As we explain on our page here, it was possible to be 'contracted-out' of the additional state pension. This means that you would have paid a lower rate of NICs and may have earned replacement pension benefits in an employer scheme or a personal pension.

Those affected will include public sector employees – civil servants, NHS employees, police officers, teachers and members of the armed forces.

The introduction of the new state pension from 6 April 2016 brought an end to the contracting-out rules. From 6 April 2016, no-one can be contracted-out.

From April 2023, the full new state pension is £203.85 per week, but if you were an employee who paid National Insurance contributions at the contracted-out rate this could affect the amount of state pension you will receive in the future.

Checking if you were contracted-out

Many people may not have realised that they were contracted-out.

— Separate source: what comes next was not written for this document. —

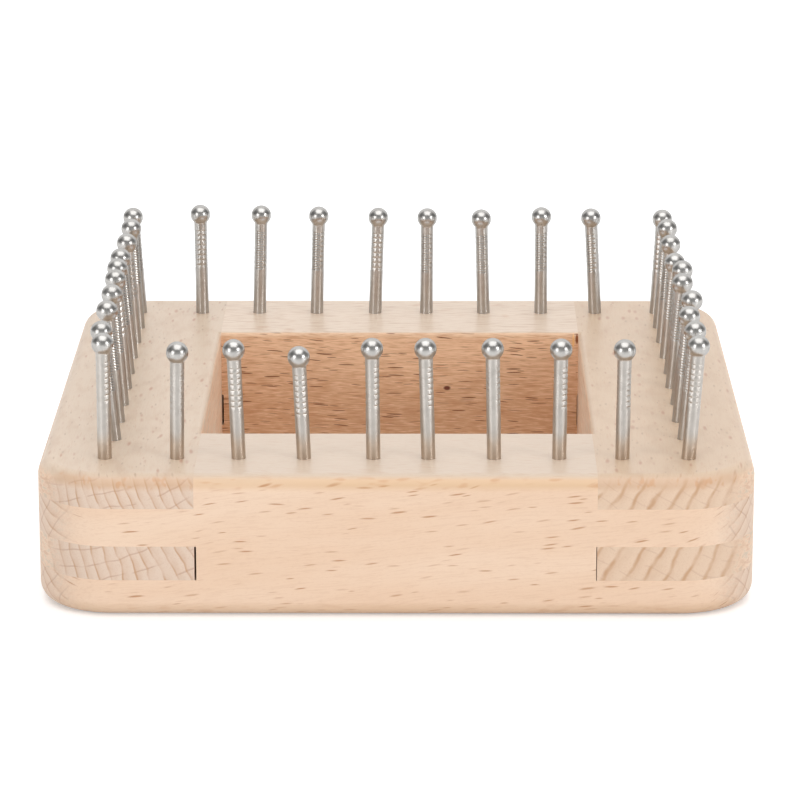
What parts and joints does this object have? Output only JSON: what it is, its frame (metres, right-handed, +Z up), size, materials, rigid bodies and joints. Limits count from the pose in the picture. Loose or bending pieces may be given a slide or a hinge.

One way to check would be to look at an old payslip – one from before April 2016. If it shows the letter “D” or “N” on the National Insurance line, this means you were contracted-out. Letter “A” would mean you were not contracted-out.

If you have, or previously had, a married woman’s reduced rate election and were contracted-out your payslip would show the letter “E”. Letter “B” would mean you were not contracted-out.

Effect on new state pension entitlement

If you were contracted-out then, despite having 35 years of National Insurance contributions, you will not necessarily get the full amount of the new state pension per week – although you may be able to improve your entitlement by paying contributions after 5 April 2016. While you will get less than the full amount of new state pension per week, you will still be paid at least what you would have got under the old state pension.

The rules around contracting out and new state pension are complicated. Detailed guidance on how the transitional arrangements apply and examples can be found on GOV.UK.

You can check your future state pension entitlement on GOV.UK and, if you do not agree with the information held, contact HMRC.